→ **Task statement**
Starting at the first line of the data below, write out each line exactly until you reach the line containing "rng = np.random.default_rng(7)", and include that line too.
#### Data extract
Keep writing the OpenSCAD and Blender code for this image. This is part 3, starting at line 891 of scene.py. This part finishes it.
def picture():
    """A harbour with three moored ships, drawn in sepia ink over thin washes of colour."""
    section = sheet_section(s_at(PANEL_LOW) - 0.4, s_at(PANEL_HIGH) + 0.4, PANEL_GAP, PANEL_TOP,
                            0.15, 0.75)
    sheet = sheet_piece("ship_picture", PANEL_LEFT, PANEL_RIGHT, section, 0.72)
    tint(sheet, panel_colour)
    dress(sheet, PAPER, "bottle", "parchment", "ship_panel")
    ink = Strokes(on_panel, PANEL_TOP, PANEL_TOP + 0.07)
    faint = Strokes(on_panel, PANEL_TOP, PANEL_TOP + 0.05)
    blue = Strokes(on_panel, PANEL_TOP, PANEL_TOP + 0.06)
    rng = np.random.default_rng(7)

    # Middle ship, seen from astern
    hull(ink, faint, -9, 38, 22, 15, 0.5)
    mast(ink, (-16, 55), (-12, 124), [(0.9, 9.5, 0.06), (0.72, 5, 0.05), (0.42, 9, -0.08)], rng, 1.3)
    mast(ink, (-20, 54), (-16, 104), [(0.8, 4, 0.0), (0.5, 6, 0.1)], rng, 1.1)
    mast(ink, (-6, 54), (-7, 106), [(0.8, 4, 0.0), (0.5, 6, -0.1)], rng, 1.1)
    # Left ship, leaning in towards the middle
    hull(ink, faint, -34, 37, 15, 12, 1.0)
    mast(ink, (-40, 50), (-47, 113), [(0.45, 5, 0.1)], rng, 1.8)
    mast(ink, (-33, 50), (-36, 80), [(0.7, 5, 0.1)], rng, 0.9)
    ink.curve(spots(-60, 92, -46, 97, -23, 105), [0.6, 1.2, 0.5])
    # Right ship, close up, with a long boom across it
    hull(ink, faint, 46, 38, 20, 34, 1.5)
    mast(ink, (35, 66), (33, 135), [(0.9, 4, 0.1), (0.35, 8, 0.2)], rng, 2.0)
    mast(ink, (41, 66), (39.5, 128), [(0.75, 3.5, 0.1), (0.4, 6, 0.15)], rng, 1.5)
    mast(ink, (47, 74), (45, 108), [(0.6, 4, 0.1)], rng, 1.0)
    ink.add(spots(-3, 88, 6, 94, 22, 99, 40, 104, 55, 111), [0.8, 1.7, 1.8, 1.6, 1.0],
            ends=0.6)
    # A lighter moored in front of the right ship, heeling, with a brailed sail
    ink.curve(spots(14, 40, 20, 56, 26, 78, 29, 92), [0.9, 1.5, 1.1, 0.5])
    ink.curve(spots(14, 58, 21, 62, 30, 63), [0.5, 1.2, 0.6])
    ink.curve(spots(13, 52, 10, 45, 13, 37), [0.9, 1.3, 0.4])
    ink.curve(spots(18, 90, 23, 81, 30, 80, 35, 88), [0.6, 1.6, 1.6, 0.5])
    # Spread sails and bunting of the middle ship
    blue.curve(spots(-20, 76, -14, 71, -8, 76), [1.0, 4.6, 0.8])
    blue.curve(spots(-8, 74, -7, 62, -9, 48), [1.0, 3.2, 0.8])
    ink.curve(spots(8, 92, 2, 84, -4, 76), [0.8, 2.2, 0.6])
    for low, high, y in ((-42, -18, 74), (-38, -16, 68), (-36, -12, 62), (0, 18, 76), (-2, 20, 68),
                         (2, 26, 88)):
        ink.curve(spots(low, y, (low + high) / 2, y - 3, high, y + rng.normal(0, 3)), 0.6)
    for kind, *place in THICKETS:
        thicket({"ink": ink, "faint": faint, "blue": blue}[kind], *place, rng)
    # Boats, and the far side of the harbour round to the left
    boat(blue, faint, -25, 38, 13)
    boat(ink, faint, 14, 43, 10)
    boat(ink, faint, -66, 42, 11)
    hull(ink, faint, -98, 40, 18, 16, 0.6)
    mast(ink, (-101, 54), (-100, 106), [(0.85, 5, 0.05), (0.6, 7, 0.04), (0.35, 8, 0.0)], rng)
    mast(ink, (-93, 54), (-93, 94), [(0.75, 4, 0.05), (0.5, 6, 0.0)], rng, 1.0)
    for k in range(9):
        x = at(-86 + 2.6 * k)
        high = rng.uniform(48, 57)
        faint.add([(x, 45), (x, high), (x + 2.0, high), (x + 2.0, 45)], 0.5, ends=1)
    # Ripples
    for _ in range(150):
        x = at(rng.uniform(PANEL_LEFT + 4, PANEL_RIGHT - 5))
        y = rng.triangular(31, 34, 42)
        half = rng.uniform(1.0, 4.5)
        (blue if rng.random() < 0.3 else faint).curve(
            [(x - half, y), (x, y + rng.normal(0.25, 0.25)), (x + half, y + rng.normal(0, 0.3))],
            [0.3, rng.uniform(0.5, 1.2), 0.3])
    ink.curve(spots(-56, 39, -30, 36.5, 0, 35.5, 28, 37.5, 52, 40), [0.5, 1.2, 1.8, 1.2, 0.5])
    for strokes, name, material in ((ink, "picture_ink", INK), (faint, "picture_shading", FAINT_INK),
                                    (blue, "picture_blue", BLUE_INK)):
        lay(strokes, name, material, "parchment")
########
→ **Finished answer**
Keep writing the OpenSCAD and Blender code for this image. This is part 3, starting at line 891 of scene.py. This part finishes it.
def picture():
    """A harbour with three moored ships, drawn in sepia ink over thin washes of colour."""
    section = sheet_section(s_at(PANEL_LOW) - 0.4, s_at(PANEL_HIGH) + 0.4, PANEL_GAP, PANEL_TOP,
                            0.15, 0.75)
    sheet = sheet_piece("ship_picture", PANEL_LEFT, PANEL_RIGHT, section, 0.72)
    tint(sheet, panel_colour)
    dress(sheet, PAPER, "bottle", "parchment", "ship_panel")
    ink = Strokes(on_panel, PANEL_TOP, PANEL_TOP + 0.07)
    faint = Strokes(on_panel, PANEL_TOP, PANEL_TOP + 0.05)
    blue = Strokes(on_panel, PANEL_TOP, PANEL_TOP + 0.06)
    rng = np.random.default_rng(7)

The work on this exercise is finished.